The only solution is to recognize what is in this long, long letter. Nothing in this letter was meant to embarrass any person or the NCAA. It is a true fact: for some reason college baseball has been slighted for so many years in so many ways. Our defenders became our prosecutors. They did not do it on purpose, but they thought they were backed against the wall and baseball was threatened by the educated that are uneducated in what college baseball is all about and how the APR was flawed for one sport.

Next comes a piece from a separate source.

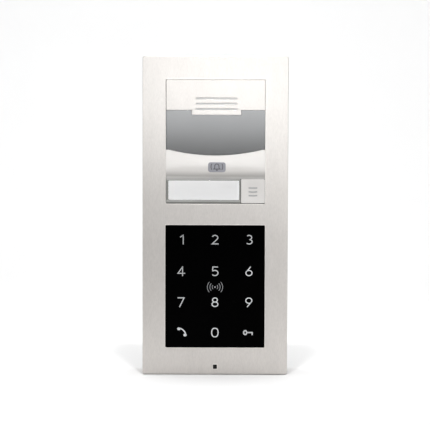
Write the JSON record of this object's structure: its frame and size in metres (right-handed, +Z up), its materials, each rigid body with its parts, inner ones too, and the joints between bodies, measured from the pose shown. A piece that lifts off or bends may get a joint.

The solution is simple….LET THE APR RUN ITS COURSE FOR BASEBALL. THERE WAS A RUSH TO JUDGMENT. ACCEPT THAT A MISTAKE WAS MADE. THAT MISTAKE, IF ALLOWED TO LINGER, WILL HAVE SERIOUS CONSEQUENCES FOR YOUNG MEN PLAYING COLLEGE BASEBALL, AND EVEN FROM THIS OLD COACH WHO IS JUST TRYING TO EDUCATE THOSE WHO NEED TO BE EDUCATED ABOUT OUR UNIQUE SPORT. I DO NOT WISH TO FINISH MY 40-YEAR COACHING CAREER BEING A CRUEL PERSON.